START

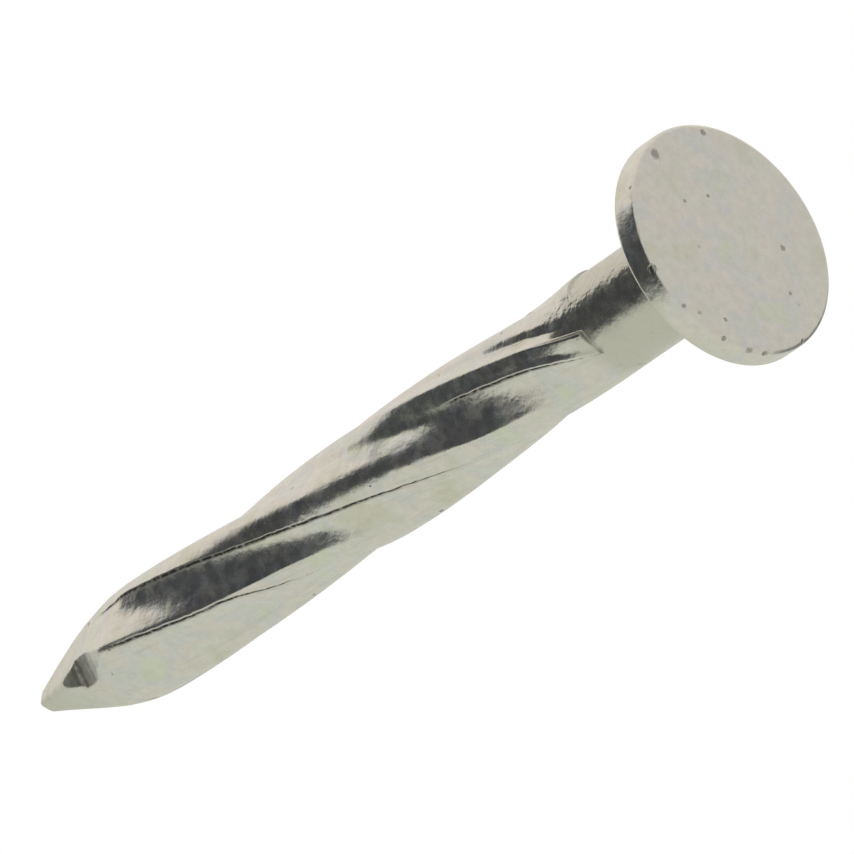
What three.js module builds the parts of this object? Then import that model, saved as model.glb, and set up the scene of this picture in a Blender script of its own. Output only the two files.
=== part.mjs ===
// Twist-shank nail: round flat head, plain neck, helically ridged shank and a four-sided point.
// One piece of cold-headed wire. Units are millimetres, +Z runs along the axis towards the head,
// and the origin is the centre of the striking face.
import * as THREE from 'three';

const DEGREE = Math.PI / 180;
const TURN = 360;

// Driving dimensions.
const LENGTH = 38;
const WIRE_RADIUS = 1.875;
const HEAD_RADIUS = 4.28;
const HEAD_THICKNESS = 1.2;

// Head edges.
const SHOULDER_RADIUS = 0.28;
const UNDER_EDGE_RADIUS = 0.14;
const NECK_FILLET = 0.15;
const SEAT_RING_RADIUS = 2.5;
const ARC_STEPS = 3;

// Rolled ridges: each starts at an upper crest angle and holds its height across a narrow land.
// The angles are those at the top of the ridged stretch, in degrees from the front of the nail.
const RIDGE_RADIUS = 2.11;
const RIDGE_RADIUS_AT_POINT = 2.03;
const FOOT_RADIUS = 1.84;
const LAND_WIDTH = 20;
const FOOT_WIDTH = 5;
const FACE_HOLLOW = 0.07;
const CREST_ANGLES = [-5, 60, 125, 200, 240, 310];
const TWIST_PER_MM = 5.7;

// Ridges start just below the plain neck: the lands abruptly, the faces over a short run-out.
const LAND_START = -5.9;
const LAND_RUN_OUT = 0.2;
const FACE_START = -5.6;
const FACE_RUN_OUT = 1.8;

// Four-sided pinched point.
const POINT_LENGTH = 5.4;
const POINT_HALF_WIDTH = 0.2;
const POINT_PLANE_ANGLES = [-55, 35, 125, 215];
const TIP_OFFSET = 0.27;
const TIP_DOME = 0.12;

// Mesh density.
const SEGMENTS = 72;
const NECK_ROWS = 3;
const SHANK_ROWS = 27;
const POINT_ROWS = 8;

const FRONT_ANGLE = -90;
const NEARLY_ZERO = 1e-6;

function smoothStep(value) {
  const t = THREE.MathUtils.clamp(value, 0, 1);
  return t * t * (3 - 2 * t);
}

// Points on a quarter of a circle, from one angle to another, in the outline's radius and height.
function arcPoints(centreRadius, centreHeight, radius, fromDegrees, toDegrees) {
  const points = [];
  for (let step = 0; step <= ARC_STEPS; step += 1) {
    const angle = (fromDegrees + ((toDegrees - fromDegrees) * step) / ARC_STEPS) * DEGREE;
    const x = centreRadius + radius * Math.cos(angle);
    const y = centreHeight + radius * Math.sin(angle);
    points.push(new THREE.Vector2(x, y));
  }
  return points;
}

// Evenly spaced points down a plain cylinder, without its first end.
function cylinderPoints(fromHeight, toHeight, rows) {
  const points = [];
  for (let row = 1; row <= rows; row += 1) {
    const height = fromHeight + ((toHeight - fromHeight) * row) / rows;
    points.push(new THREE.Vector2(WIRE_RADIUS, height));
  }
  return points;
}

function headOutline() {
  const shoulder = arcPoints(HEAD_RADIUS - SHOULDER_RADIUS, -SHOULDER_RADIUS, SHOULDER_RADIUS, 90, 0);
  const underEdgeHeight = UNDER_EDGE_RADIUS - HEAD_THICKNESS;
  const underEdge = arcPoints(HEAD_RADIUS - UNDER_EDGE_RADIUS, underEdgeHeight, UNDER_EDGE_RADIUS, 0, -90);
  const seatRing = new THREE.Vector2(SEAT_RING_RADIUS, -HEAD_THICKNESS);
  const filletCentre = WIRE_RADIUS + NECK_FILLET;
  const fillet = arcPoints(filletCentre, -HEAD_THICKNESS - NECK_FILLET, NECK_FILLET, 90, 180);
  return [new THREE.Vector2(0, 0), ...shoulder, ...underEdge, seatRing, ...fillet];
}

// Closed outline of the round blank, from the face's centre out and down to the tip on the axis.
function blankOutline() {
  const neckTop = -HEAD_THICKNESS - NECK_FILLET;
  const pointTop = POINT_LENGTH - LENGTH;
  return [
    ...headOutline(),
    ...cylinderPoints(neckTop, FACE_START, NECK_ROWS),
    ...cylinderPoints(FACE_START, LAND_START, 1),
    ...cylinderPoints(LAND_START, LAND_START - LAND_RUN_OUT, 1),
    ...cylinderPoints(LAND_START - LAND_RUN_OUT, pointTop, SHANK_ROWS),
    ...cylinderPoints(pointTop, TIP_DOME - LENGTH, POINT_ROWS),
    new THREE.Vector2(0, -LENGTH),
  ];
}

// Radius of a straight chord between two polar points, at an angle between them.
function chordRadius(startRadius, endRadius, span, offset) {
  const fromStart = startRadius * Math.sin(offset * DEGREE);
  const fromEnd = endRadius * Math.sin((span - offset) * DEGREE);
  return (startRadius * endRadius * Math.sin(span * DEGREE)) / (fromStart + fromEnd);
}

function lastCrestBefore(angle) {
  const lowest = CREST_ANGLES[0];
  const wrapped = lowest + THREE.MathUtils.euclideanModulo(angle - lowest, TURN);
  const passed = CREST_ANGLES.filter((crest) => crest <= wrapped + NEARLY_ZERO);
  const index = passed.length - 1;
  const next = index + 1 < CREST_ANGLES.length ? CREST_ANGLES[index + 1] : lowest + TURN;
  return { offset: wrapped - CREST_ANGLES[index], span: next - CREST_ANGLES[index] };
}

// Full-depth section of the rolled shank: land, step down to the foot, then a hollow flat face
// that rises to the next crest.
function ridgedRadius(angle, ridgeRadius) {
  const { offset, span } = lastCrestBefore(angle);
  if (offset <= LAND_WIDTH + NEARLY_ZERO) {
    return ridgeRadius;
  }
  const faceStart = LAND_WIDTH + FOOT_WIDTH;
  if (offset <= faceStart) {
    const down = (offset - LAND_WIDTH) / FOOT_WIDTH;
    return THREE.MathUtils.lerp(ridgeRadius, FOOT_RADIUS, down);
  }
  const faceSpan = span - faceStart;
  const along = offset - faceStart;
  const hollow = FACE_HOLLOW * Math.sin((Math.PI * along) / faceSpan);
  return chordRadius(FOOT_RADIUS, ridgeRadius, faceSpan, along) - hollow;
}

function shankRadius(angle, height) {
  const down = (LAND_START - height) / (LENGTH - POINT_LENGTH + LAND_START);
  const ridgeRadius = THREE.MathUtils.lerp(RIDGE_RADIUS, RIDGE_RADIUS_AT_POINT, smoothStep(down));
  const change = ridgedRadius(angle, ridgeRadius) - WIRE_RADIUS;
  const landShare = smoothStep((LAND_START - height) / LAND_RUN_OUT);
  const faceShare = smoothStep((FACE_START - height) / FACE_RUN_OUT);
  return WIRE_RADIUS + change * (change > 0 ? landShare : faceShare);
}

// Distance from the axis to the nearest pinched plane, along a ray at this angle.
function pointLimit(angle, height) {
  const fromTip = height + LENGTH;
  const slope = (WIRE_RADIUS - POINT_HALF_WIDTH) / POINT_LENGTH;
  const planeDistance = POINT_HALF_WIDTH + slope * fromTip;
  const limits = POINT_PLANE_ANGLES.map((plane) => {
    const facing = Math.cos((angle - plane) * DEGREE);
    return facing > 0 ? planeDistance / facing : Infinity;
  });
  return Math.min(...limits);
}

function tipShift(height) {
  return -TIP_OFFSET * smoothStep((POINT_LENGTH - LENGTH - height) / POINT_LENGTH);
}

// Moves one vertex of the round blank to its place on the twisted, ridged and pinched nail.
function shapeVertex(vertex) {
  if (vertex.z > FACE_START + NEARLY_ZERO) {
    return vertex;
  }
  const blankRadius = Math.hypot(vertex.x, vertex.y);
  const columnAngle = Math.atan2(vertex.y, vertex.x) / DEGREE - FRONT_ANGLE;
  const twist = TWIST_PER_MM * (vertex.z - FACE_START);
  const angle = columnAngle + twist;
  const wanted = Math.min(shankRadius(columnAngle, vertex.z), pointLimit(angle, vertex.z));
  const radius = (blankRadius / WIRE_RADIUS) * wanted;
  const direction = (angle + FRONT_ANGLE) * DEGREE;
  vertex.x = radius * Math.cos(direction) + tipShift(vertex.z);
  vertex.y = radius * Math.sin(direction);
  return vertex;
}

function nailGeometry() {
  const geometry = new THREE.LatheGeometry(blankOutline().reverse(), SEGMENTS);
  geometry.rotateX(Math.PI / 2);
  const positions = geometry.getAttribute('position');
  const vertex = new THREE.Vector3();
  for (let index = 0; index < positions.count; index += 1) {
    vertex.fromBufferAttribute(positions, index);
    shapeVertex(vertex);
    positions.setXYZ(index, vertex.x, vertex.y, vertex.z);
  }
  geometry.computeVertexNormals();
  return geometry;
}

function zincPlatedSteel() {
  return new THREE.MeshStandardMaterial({ color: 0xb9b8ad, roughness: 0.34, metalness: 0.95 });
}

const nail = new THREE.Mesh(nailGeometry(), zincPlatedSteel());
nail.name = 'nail';

const part = new THREE.Group();
part.name = 'twist_shank_nail';
part.add(nail);

export default part;
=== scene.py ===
"""Looks of the twist-shank nail: a finely modelled nail in place of the faceted one, zinc-plated steel,
and a pale studio. Shape is worked out in millimetres, heights downwards from the striking face and
angles in degrees from the nail's front, and becomes metres when the mesh is made."""

import math
from collections import namedtuple

import bpy
import numpy as np
from mathutils import Matrix, Vector, noise


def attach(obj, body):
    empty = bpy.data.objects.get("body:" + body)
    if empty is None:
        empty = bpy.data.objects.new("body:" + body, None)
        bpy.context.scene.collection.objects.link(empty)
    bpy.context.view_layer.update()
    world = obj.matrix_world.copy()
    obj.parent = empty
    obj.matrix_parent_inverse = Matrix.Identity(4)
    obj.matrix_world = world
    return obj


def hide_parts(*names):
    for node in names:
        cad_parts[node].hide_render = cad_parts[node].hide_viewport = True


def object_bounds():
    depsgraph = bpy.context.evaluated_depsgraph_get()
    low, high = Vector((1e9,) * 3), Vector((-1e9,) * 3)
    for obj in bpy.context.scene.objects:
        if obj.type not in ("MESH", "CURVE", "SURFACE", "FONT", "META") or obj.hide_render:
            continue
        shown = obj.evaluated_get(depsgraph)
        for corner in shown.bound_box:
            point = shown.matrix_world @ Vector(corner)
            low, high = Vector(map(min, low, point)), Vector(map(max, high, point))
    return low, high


MM = 0.001
FRONT_ANGLE = -90.0
WIRE_RADIUS = 1.875
TWIST_PER_MM = 5.7
HEAD_THICKNESS = 1.2
SHOULDER_RADIUS = 0.32
UNDER_EDGE_RADIUS = 0.15
NECK_FILLET = 0.16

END

Everything from the line containing "const part = new THREE.Group();" down to the line containing "shown = obj.evaluated_get(depsgraph)" should be repeated exactly, with both end lines kept and no other lines added.

__Task response__
const part = new THREE.Group();
part.name = 'twist_shank_nail';
part.add(nail);

export default part;
=== scene.py ===
"""Looks of the twist-shank nail: a finely modelled nail in place of the faceted one, zinc-plated steel,
and a pale studio. Shape is worked out in millimetres, heights downwards from the striking face and
angles in degrees from the nail's front, and becomes metres when the mesh is made."""

import math
from collections import namedtuple

import bpy
import numpy as np
from mathutils import Matrix, Vector, noise


def attach(obj, body):
    empty = bpy.data.objects.get("body:" + body)
    if empty is None:
        empty = bpy.data.objects.new("body:" + body, None)
        bpy.context.scene.collection.objects.link(empty)
    bpy.context.view_layer.update()
    world = obj.matrix_world.copy()
    obj.parent = empty
    obj.matrix_parent_inverse = Matrix.Identity(4)
    obj.matrix_world = world
    return obj


def hide_parts(*names):
    for node in names:
        cad_parts[node].hide_render = cad_parts[node].hide_viewport = True


def object_bounds():
    depsgraph = bpy.context.evaluated_depsgraph_get()
    low, high = Vector((1e9,) * 3), Vector((-1e9,) * 3)
    for obj in bpy.context.scene.objects:
        if obj.type not in ("MESH", "CURVE", "SURFACE", "FONT", "META") or obj.hide_render:
            continue
        shown = obj.evaluated_get(depsgraph)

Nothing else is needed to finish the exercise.